* JOB
Quote verbatim the span of lines that begins the listing below and closes with the line containing "return material".

* PROVIDED DATA

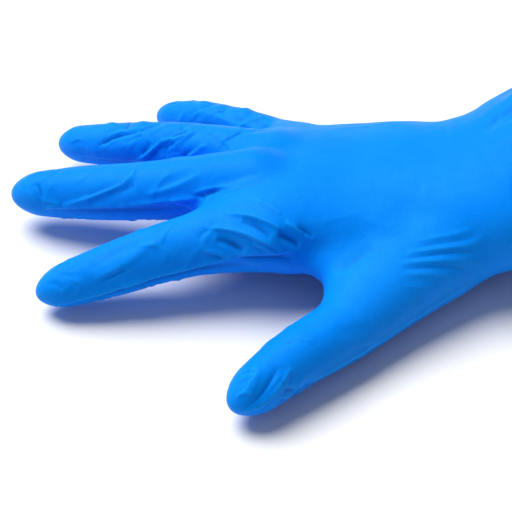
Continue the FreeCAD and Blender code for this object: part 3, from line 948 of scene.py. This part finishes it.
def nitrile():
    """Satin azure nitrile film: faint mottling, painted shade in the creases and painted highlight on tight
    ridges, fine skin.
    """
    material = bpy.data.materials.new("nitrile")
    material.use_nodes = True
    tree, shader = material.node_tree, material.node_tree.nodes["Principled BSDF"]
    place = tree.nodes.new("ShaderNodeTexCoord").outputs["Object"]
    fold_shade_and_highlight = tree.nodes.new("ShaderNodeAttribute")
    fold_shade_and_highlight.attribute_name = "fold_shade_and_highlight"

    broad = spread(tree, noise(tree, place, 28.0, 3.0), 0.0, 1.0, 0.35, 0.65)
    colour = mixed(tree, broad, DEEP_AZURE, LIGHT_AZURE)
    mottle = spread(tree, noise(tree, place, 700.0, 4.0, 0.6), 0.0, 0.5, 0.3, 0.8)
    colour = mixed(tree, mottle, colour, SPECK)
    # Painted shade: creases and deep grooves darken towards a deep blue.
    hollow = spread(tree, fold_shade_and_highlight.outputs["Fac"], 0.0, 0.6, 0.08, 1.0)
    colour = mixed(tree, hollow, colour, PAINTED_CREASE_SHADE)
    # Painted highlight: sharp ridges lighten towards a pale azure.
    ridge = spread(tree, fold_shade_and_highlight.outputs["Fac"], 0.0, 0.35, -0.1, -0.9)
    colour = mixed(tree, ridge, colour, PAINTED_RIDGE_HIGHLIGHT)
    tree.links.new(colour, shader.inputs["Base Color"])

    sheen = spread(tree, noise(tree, place, 160.0, 4.0), 0.42, 0.58, 0.3, 0.7)
    tree.links.new(sheen, shader.inputs["Roughness"])
    shader.inputs["IOR"].default_value = 1.3
    shader.inputs["Specular IOR Level"].default_value = 0.25
    shader.inputs["Specular Tint"].default_value = SPECULAR_TINT

    skin = tree.nodes.new("ShaderNodeMath")
    skin.operation = "ADD"
    tree.links.new(spread(tree, noise(tree, place, 1500.0, 3.0), 0.0, 0.45), skin.inputs[0])
    tree.links.new(noise(tree, place, 330.0, 5.0, 0.6), skin.inputs[1])
    bump = tree.nodes.new("ShaderNodeBump")
    bump.inputs["Strength"].default_value = 0.35
    bump.inputs["Distance"].default_value = 0.0005
    tree.links.new(skin.outputs[0], bump.inputs["Height"])
    tree.links.new(bump.outputs["Normal"], shader.inputs["Normal"])
    return material


# --- building ---------------------------------------------------------------------------------

def linked(name, data):
    """A new object of the scene."""
    made = bpy.data.objects.new(name, data)
    bpy.context.scene.collection.objects.link(made)
    return made


def main():
    """Builds the film, and returns its pieces by the names of their nodes, and its material."""
    low = ORIGIN + 1000.0 * np.array(CAD_BOX[0]) - MARGINS[0]
    high = ORIGIN + 1000.0 * np.array(CAD_BOX[1]) + MARGINS[1]
    vertices, quads = surface_net(sample_field(low, high, GRID))
    vertices = low + GRID * (vertices + 0.5)
    vertices, height = displace(settle(vertices, quads))
    normals = vertex_normals(vertices, quads)
    # Painted shade in creases and deep grooves, and painted highlight on sharp ridges, per vertex.
    fold_shade_and_highlight = hollows(vertices, quads, normals)
    fold_shade_and_highlight += GROOVE_SHADE * np.clip(-height - GROOVE_START, 0.0, 1.4)
    vertices, normals, fold_shade_and_highlight, faces = cut_film(vertices, quads, normals, fold_shade_and_highlight)
    centres = np.array([vertices[list(face)].mean(axis=0) for face in faces])
    names = zones(centres, owner(centres))
    material = nitrile()
    pieces = {}
    for node in frame["nodes"]:
        mine = [faces[i] for i in np.flatnonzero(names == node)]
        if mine:
            pieces[node] = film_piece(node + "_film", vertices, normals, fold_shade_and_highlight, mine)
            pieces[node].data.materials.append(material)
    return pieces, material


def cuff_edge(turn):
    """A point on the outside of the cuff's end and the way out there, by angle from its side."""
    c, s = math.cos(turn), math.sin(turn)
    power = 2.0 / HAND.corner
    across = math.copysign(abs(c) ** power, c) * CUFF_HALF[0]
    up = math.copysign(abs(s) ** power, s) * CUFF_HALF[1]
    out = unit(CUFF_SIDE * c / CUFF_HALF[0] + CUFF_UP * s / CUFF_HALF[1])
    return CUFF_END + CUFF_SIDE * across + CUFF_UP * up, out


def bead(material):
    """The rolled edge of the cuff, a little uneven along its length."""
    around, tube = 260, 16
    verts, faces = [], []
    for i in range(around):
        edge, out = cuff_edge(2.0 * math.pi * i / around)
        along, angle = around_cuff(edge[None])
        centre = edge + out * (slack(along, angle)[0] - 0.3) + CUFF_AXIS * (BEAD_RADIUS - 0.25)
        size = BEAD_RADIUS * (1.0 + 0.05 * math.sin(0.35 * i) + 0.03 * math.sin(1.1 * i + 1.0))
        for j in range(tube):
            b = 2.0 * math.pi * j / tube
            verts.append(centre + (out * math.cos(b) + CUFF_AXIS * math.sin(b)) * size)
            n, m = (i + 1) % around, (j + 1) % tube
            faces.append((i * tube + j, i * tube + m, n * tube + m, n * tube + j))
    mesh = bpy.data.meshes.new("cuff_bead_roll")
    mesh.from_pydata(((np.array(verts) - ORIGIN) / 1000.0).tolist(), [], faces)
    mesh.polygons.foreach_set("use_smooth", [True] * len(faces))
    mesh.materials.append(material)
    return linked("cuff_bead_roll", mesh)


def attach(pieces):
    """Each piece rides on its node's body, or, in a band between two bodies, stays where it is made; the CAD's own
    parts are hidden.
    """
    bends = {"wrist_band": ("palm", "cuff", WRIST_START, WRIST_END),
             "knuckle_band": ("palm", "finger_row", FOLD_START, FOLD_END),
             "thumb_root_band": ("palm", "thumb_base", ROOT_START, ROOT_END)}
    for name, rows in PLANES.items():
        points = [point for point, _ in rows]
        if name == "thumb":
            start = points[0] + WEB_HOLD * (points[1] - points[0])
            bends["thumb_mcp_band"] = ("thumb_base", "thumb_proximal", start, points[1])
            bends["thumb_ip_band"] = ("thumb_proximal", "thumb_end", points[2], points[3])
            continue
        chain = ("finger_row", name + "_proximal", name + "_middle", name + "_tip")
        for i, stretch in enumerate(("root_band", "pip_band", "dip_band")):
            bends[name + "_" + stretch] = (chain[i], chain[i + 1], points[2 * i],
                                           points[2 * i + 1])
    bodies = {node: body for body, nodes in frame["record"]["behaviour"]["bodies"].items()
              for node in nodes}
    for node, piece in pieces.items():
        if node in bends:
            first, second, start, end = bends[node]
            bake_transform(piece)
        else:
            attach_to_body(piece, bodies[node])
        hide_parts(node)


# --- the set ----------------------------------------------------------------------------------

def make_camera():
    """A long lens on the thumb's side, looking down at the back of the hand."""
    target, azimuth, elevation, distance = (0.1, -41.6, 0.0), 1.95, 42.4, 669.0
    away = heading(90.0 + azimuth, -elevation)
    data = bpy.data.cameras.new("camera")
    data.lens, data.sensor_width = 124.2, 36.0
    camera = linked("camera", data)
    camera.location = row_point(target + away * distance)
    camera.rotation_euler = Vector(-away).to_track_quat("-Z", "Y").to_euler()
    bpy.context.scene.camera = camera


def make_light(name, place, strength, softness):
    """A soft sun that shines from a place onto the origin; softness is its angle in degrees."""
    data = bpy.data.lights.new(name, "SUN")
    data.energy, data.angle = strength, math.radians(softness)
    light = linked(name, data)
    light.location = place
    light.rotation_euler = (-Vector(place)).to_track_quat("-Z", "Y").to_euler()


def make_set():
    """The pale floor, the even light of the surroundings, the soft sun and the camera."""
    half, pale = 3.0, (0.9, 0.9, 0.9, 1.0)
    mesh = bpy.data.meshes.new("floor")
    mesh.from_pydata([(-half, -half, 0), (half, -half, 0), (half, half, 0), (-half, half, 0)], [],
                     [(0, 1, 2, 3)])
    floor = linked("floor", mesh)
    floor.location.z = -0.0006
    material = bpy.data.materials.new("pale_floor")
    material.use_nodes = True
    shader = material.node_tree.nodes["Principled BSDF"]
    shader.inputs["Base Color"].default_value = pale
    shader.inputs["Roughness"].default_value = 0.9
    mesh.materials.append(material)
    world = bpy.data.worlds.new("studio")
    world.use_nodes = True
    background = world.node_tree.nodes["Background"]
    background.inputs["Color"].default_value = (1.0, 1.0, 1.0, 1.0)
    background.inputs["Strength"].default_value = 0.2
    bpy.context.scene.world = world
    bpy.context.scene.view_settings.view_transform = "Standard"
    make_light("key", (-0.42, 0.34, 1.0), 3.85, 45.0)
    make_camera()


PIECES, MATERIAL = main()
PIECES["cuff_bead"] = bead(MATERIAL)
attach(PIECES)
make_set()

* SOLUTION BELOW
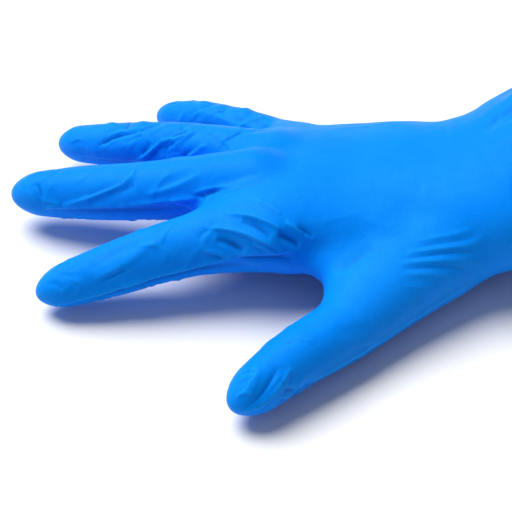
Continue the FreeCAD and Blender code for this object: part 3, from line 948 of scene.py. This part finishes it.
def nitrile():
    """Satin azure nitrile film: faint mottling, painted shade in the creases and painted highlight on tight
    ridges, fine skin.
    """
    material = bpy.data.materials.new("nitrile")
    material.use_nodes = True
    tree, shader = material.node_tree, material.node_tree.nodes["Principled BSDF"]
    place = tree.nodes.new("ShaderNodeTexCoord").outputs["Object"]
    fold_shade_and_highlight = tree.nodes.new("ShaderNodeAttribute")
    fold_shade_and_highlight.attribute_name = "fold_shade_and_highlight"

    broad = spread(tree, noise(tree, place, 28.0, 3.0), 0.0, 1.0, 0.35, 0.65)
    colour = mixed(tree, broad, DEEP_AZURE, LIGHT_AZURE)
    mottle = spread(tree, noise(tree, place, 700.0, 4.0, 0.6), 0.0, 0.5, 0.3, 0.8)
    colour = mixed(tree, mottle, colour, SPECK)
    # Painted shade: creases and deep grooves darken towards a deep blue.
    hollow = spread(tree, fold_shade_and_highlight.outputs["Fac"], 0.0, 0.6, 0.08, 1.0)
    colour = mixed(tree, hollow, colour, PAINTED_CREASE_SHADE)
    # Painted highlight: sharp ridges lighten towards a pale azure.
    ridge = spread(tree, fold_shade_and_highlight.outputs["Fac"], 0.0, 0.35, -0.1, -0.9)
    colour = mixed(tree, ridge, colour, PAINTED_RIDGE_HIGHLIGHT)
    tree.links.new(colour, shader.inputs["Base Color"])

    sheen = spread(tree, noise(tree, place, 160.0, 4.0), 0.42, 0.58, 0.3, 0.7)
    tree.links.new(sheen, shader.inputs["Roughness"])
    shader.inputs["IOR"].default_value = 1.3
    shader.inputs["Specular IOR Level"].default_value = 0.25
    shader.inputs["Specular Tint"].default_value = SPECULAR_TINT

    skin = tree.nodes.new("ShaderNodeMath")
    skin.operation = "ADD"
    tree.links.new(spread(tree, noise(tree, place, 1500.0, 3.0), 0.0, 0.45), skin.inputs[0])
    tree.links.new(noise(tree, place, 330.0, 5.0, 0.6), skin.inputs[1])
    bump = tree.nodes.new("ShaderNodeBump")
    bump.inputs["Strength"].default_value = 0.35
    bump.inputs["Distance"].default_value = 0.0005
    tree.links.new(skin.outputs[0], bump.inputs["Height"])
    tree.links.new(bump.outputs["Normal"], shader.inputs["Normal"])
    return material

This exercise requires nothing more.